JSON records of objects
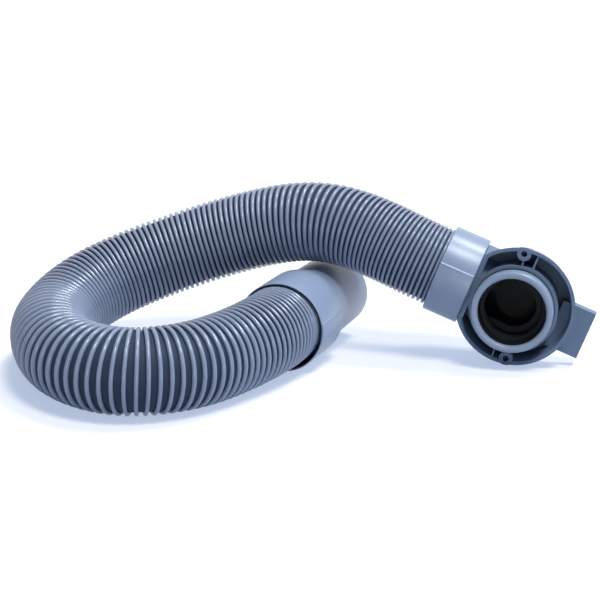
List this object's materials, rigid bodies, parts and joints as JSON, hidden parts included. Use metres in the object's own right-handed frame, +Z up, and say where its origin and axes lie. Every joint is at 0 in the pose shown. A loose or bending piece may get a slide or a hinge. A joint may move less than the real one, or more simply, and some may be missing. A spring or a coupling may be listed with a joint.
{
  "type": "vacuum cleaner hose",
  "caption": "Grey stretch hose lying in a bend, with a plain cuff on its free end and an elbow housing with an outlet nozzle on the other.",
  "frame": {"origin": "middle of the bounding box's bottom face, on the surface that the hose lies on", "axes": "+X from the bend towards the elbow, +Y away from the outlet nozzle, +Z up"},
  "size_m": [0.2929, 0.1784, 0.0853],
  "materials": {
    "hose_film": "glossy soft plastic film over a wound bead",
    "cuff_plastic": "satin moulded",
    "housing_plastic": "fine matt moulded",
    "nozzle_plastic": "satin moulded"
  },
  "bodies": {
    "root": {"hose": "hose_film", "free_end_cuff": "cuff_plastic", "elbow_cuff": "cuff_plastic", "elbow_housing": "housing_plastic", "outlet_nozzle": "nozzle_plastic"}
  },
  "joints": []
}
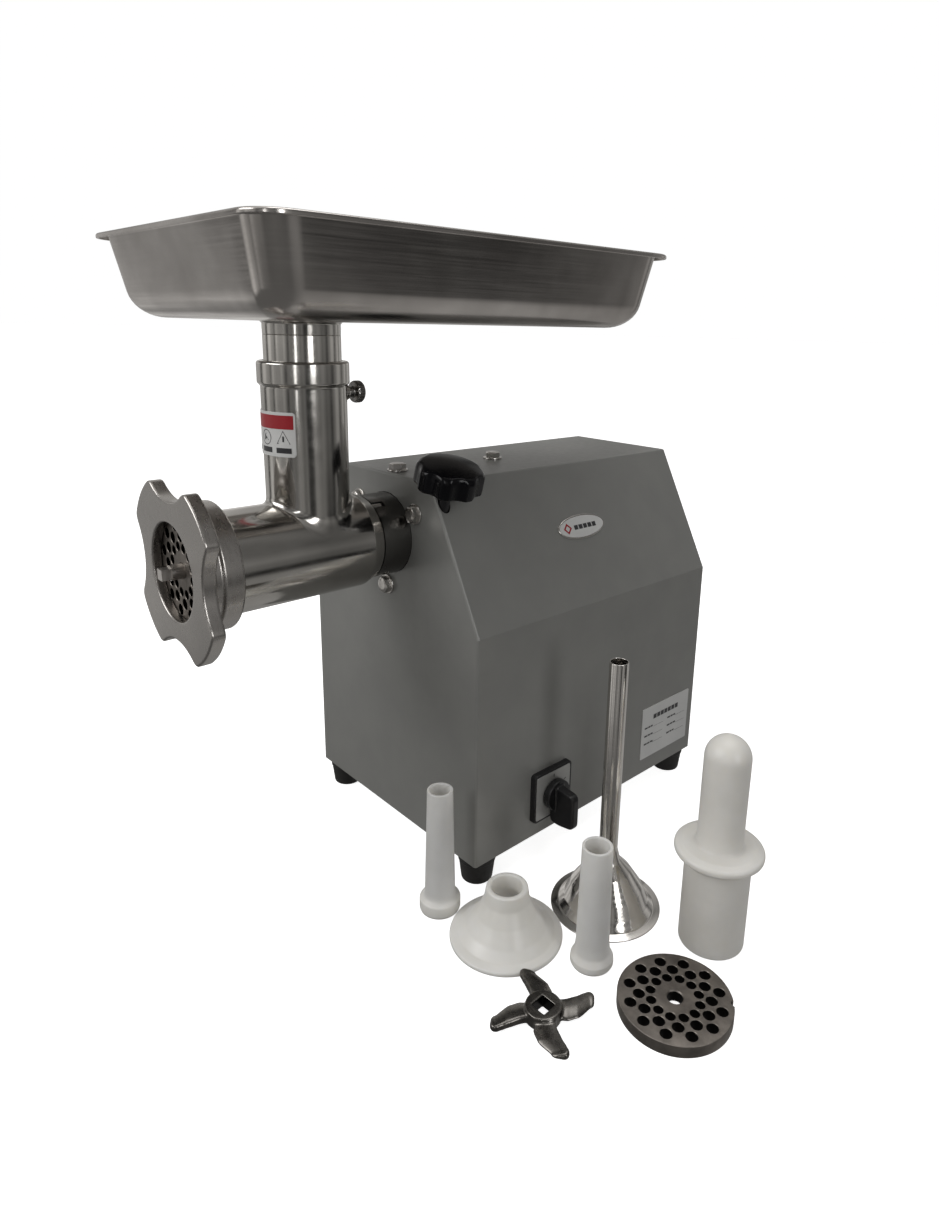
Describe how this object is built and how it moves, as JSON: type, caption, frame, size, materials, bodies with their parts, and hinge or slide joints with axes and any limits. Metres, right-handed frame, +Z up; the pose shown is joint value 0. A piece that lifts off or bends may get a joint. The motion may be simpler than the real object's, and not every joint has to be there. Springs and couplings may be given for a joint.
{
  "type": "electric meat grinder",
  "caption": "Counter-top electric meat grinder: sheet-metal gearmotor housing, cast head with auger, knife and plate, feed tray, and its loose filling and pushing accessories.",
  "frame": {"origin": "middle of the four feet, on the counter", "axes": "+X towards the switch side, -Y out of the grinding head's mouth, +Z up"},
  "size_m": [0.4117, 0.441, 0.4494],
  "materials": {
    "painted_housing": "silver-grey satin sheet",
    "stainless": "brushed stainless steel",
    "polished_casting": "polished cast stainless steel",
    "plate_steel": "ground tool steel",
    "gear_steel": "machined steel",
    "zinc_steel": "zinc-plated steel",
    "cast_aluminium": "sand-cast aluminium",
    "black_plastic": "black moulded plastic",
    "gloss_black": "glossy black phenolic",
    "white_plastic": "white food-safe polyethylene",
    "black_rubber": "black rubber",
    "copper_winding": "enamelled copper",
    "bronze": "sintered bronze",
    "printed_label": "printed film",
    "seal_rubber": "nitrile rubber"
  },
  "bodies": {
    "machine": {"housing_shell": "painted_housing", "base_plate": "zinc_steel", "rubber_feet": "black_rubber", "foot_screws": "zinc_steel", "front_bolts": "stainless", "top_bolts": "stainless", "bolt_washers": "stainless", "cable_gland": "black_plastic", "gearbox_case": "cast_aluminium", "gearbox_cover": "cast_aluminium", "gearbox_screws": "zinc_steel", "output_bearings": "gear_steel", "idler_bearings": "gear_steel", "motor_bearings": "gear_steel", "oil_seal": "seal_rubber", "motor_frame": "cast_aluminium", "stator_core": "gear_steel", "stator_coils": "copper_winding", "motor_rear_bell": "cast_aluminium", "motor_tie_bolts": "zinc_steel", "motor_hanger": "zinc_steel", "capacitor": "cast_aluminium", "capacitor_clip": "zinc_steel", "switch_body": "black_plastic", "switch_frame": "black_plastic", "switch_face": "zinc_steel", "rating_plate": "printed_label", "side_badge": "printed_label"},
    "rotor": {"motor_shaft": "gear_steel", "rotor_core": "gear_steel", "cooling_fan": "black_plastic"},
    "idler": {"idler_shaft": "gear_steel", "idler_gear": "gear_steel"},
    "output": {"output_shaft": "gear_steel", "output_gear": "gear_steel"},
    "clamp_screw": {"clamp_stud": "zinc_steel"},
    "clamp_pad": {"clamp_shoe": "bronze"},
    "knob": {"clamp_knob": "gloss_black"},
    "head": {"head_casting": "polished_casting", "locating_pin": "stainless", "plate_key": "stainless", "auger_bush": "white_plastic", "neck_label": "printed_label"},
    "auger_set": {"auger": "polished_casting", "auger_pin": "stainless", "knife": "plate_steel"},
    "plate": {"grinding_plate": "plate_steel"},
    "ring": {"ring_nut": "stainless"},
    "thumb": {"thumb_screw": "stainless"},
    "tray": {"tray_pan": "stainless", "tray_chute": "stainless"},
    "selector": {"switch_knob": "black_plastic"},
    "pusher": {"meat_pusher": "white_plastic"},
    "funnel": {"sausage_funnel": "stainless"},
    "cone": {"cone_adapter": "white_plastic"},
    "tube_slim": {"slim_tube": "white_plastic"},
    "tube_flared": {"flared_tube": "white_plastic"},
    "loose_knife": {"spare_knife": "plate_steel"},
    "loose_plate": {"spare_plate": "plate_steel"}
  },
  "joints": [
    {"name": "motor_spin", "type": "hinge", "parent": "machine", "child": "rotor", "pos_m": [0, 0, 0.1545], "axis": [0, 1, 0], "continuous": true},
    {"name": "idler_spin", "type": "hinge", "parent": "machine", "child": "idler", "pos_m": [0, -0.09, 0.201], "axis": [0, 1, 0], "continuous": true},
    {"name": "output_spin", "type": "hinge", "parent": "machine", "child": "output", "pos_m": [0, -0.09, 0.249], "axis": [0, 1, 0], "continuous": true},
    {"name": "auger_spin", "type": "hinge", "parent": "head", "child": "auger_set", "pos_m": [0, -0.2, 0.249], "axis": [0, 1, 0], "continuous": true},
    {"name": "knob_turn", "type": "hinge", "parent": "clamp_screw", "child": "knob", "pos_m": [0.06259, -0.1258, 0.29304], "axis": [0.284, 0, 0.9588], "range_deg": [0, 1080]},
    {"name": "clamp_travel", "type": "slide", "parent": "machine", "child": "clamp_screw", "axis": [0.284, 0, 0.9588], "range_m": [0, 0.0046]},
    {"name": "shoe_travel", "type": "slide", "parent": "machine", "child": "clamp_pad", "axis": [0.9588, 0, -0.284], "range_m": [0, 0.00051]},
    {"name": "head_slide", "type": "slide", "parent": "machine", "child": "head", "axis": [0, -1, 0], "range_m": [0, 0.06]},
    {"name": "ring_turn", "type": "hinge", "parent": "plate", "child": "ring", "pos_m": [0, -0.289, 0.249], "axis": [0, -1, 0], "range_deg": [0, 2160]},
    {"name": "plate_slide", "type": "slide", "parent": "head", "child": "plate", "axis": [0, -1, 0], "range_m": [0, 0.0181]},
    {"name": "tray_lift", "type": "slide", "parent": "head", "child": "tray", "axis": [0, 0, 1], "range_m": [0, 0.07]},
    {"name": "thumb_turn", "type": "hinge", "parent": "head", "child": "thumb", "pos_m": [0, -0.165, 0.352], "axis": [0, 1, 0], "range_deg": [0, 720]},
    {"name": "switch_turn", "type": "hinge", "parent": "machine", "child": "selector", "pos_m": [0.1025, -0.05775, 0.0536], "axis": [-1, 0, 0], "range_deg": [0, 60]},
    {"name": "pusher_lift", "type": "slide", "parent": "machine", "child": "pusher", "axis": [0, 0, 1], "range_m": [0, 0.2]},
    {"name": "funnel_lift", "type": "slide", "parent": "machine", "child": "funnel", "axis": [0, 0, 1], "range_m": [0, 0.2]},
    {"name": "cone_lift", "type": "slide", "parent": "machine", "child": "cone", "axis": [0, 0, 1], "range_m": [0, 0.1]},
    {"name": "slim_tube_lift", "type": "slide", "parent": "machine", "child": "tube_slim", "axis": [0, 0, 1], "range_m": [0, 0.12]},
    {"name": "flared_tube_lift", "type": "slide", "parent": "machine", "child": "tube_flared", "axis": [0, 0, 1], "range_m": [0, 0.12]},
    {"name": "spare_knife_lift", "type": "slide", "parent": "machine", "child": "loose_knife", "axis": [0, 0, 1], "range_m": [0, 0.1]},
    {"name": "spare_plate_lift", "type": "slide", "parent": "machine", "child": "loose_plate", "axis": [0, 0, 1], "range_m": [0, 0.1]}
  ],
  "couplings": [
    {"joint": "idler_spin", "follows": "motor_spin", "ratio": -0.29167},
    {"joint": "output_spin", "follows": "motor_spin", "ratio": 0.1201},
    {"joint": "auger_spin", "follows": "motor_spin", "ratio": 0.1201},
    {"joint": "clamp_travel", "follows": "knob_turn", "m_per_rad": 0.00023873},
    {"joint": "shoe_travel", "follows": "knob_turn", "m_per_rad": 0.000026526},
    {"joint": "plate_slide", "follows": "ring_turn", "m_per_rad": 0.00047746}
  ]
}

• _WRITTEN INSTRUCTION_: Which lines of the data above contain "bodies"? Copy each one.

• _TASK RESULT_:
List this object's materials, rigid bodies, parts and joints as JSON, hidden parts included. Use metres in the object's own right-handed frame, +Z up, and say where its origin and axes lie. Every joint is at 0 in the pose shown. A loose or bending piece may get a slide or a hinge. A joint may move less than the real one, or more simply, and some may be missing. A spring or a coupling may be listed with a joint.
  "bodies": {
Describe how this object is built and how it moves, as JSON: type, caption, frame, size, materials, bodies with their parts, and hinge or slide joints with axes and any limits. Metres, right-handed frame, +Z up; the pose shown is joint value 0. A piece that lifts off or bends may get a joint. The motion may be simpler than the real object's, and not every joint has to be there. Springs and couplings may be given for a joint.
  "bodies": {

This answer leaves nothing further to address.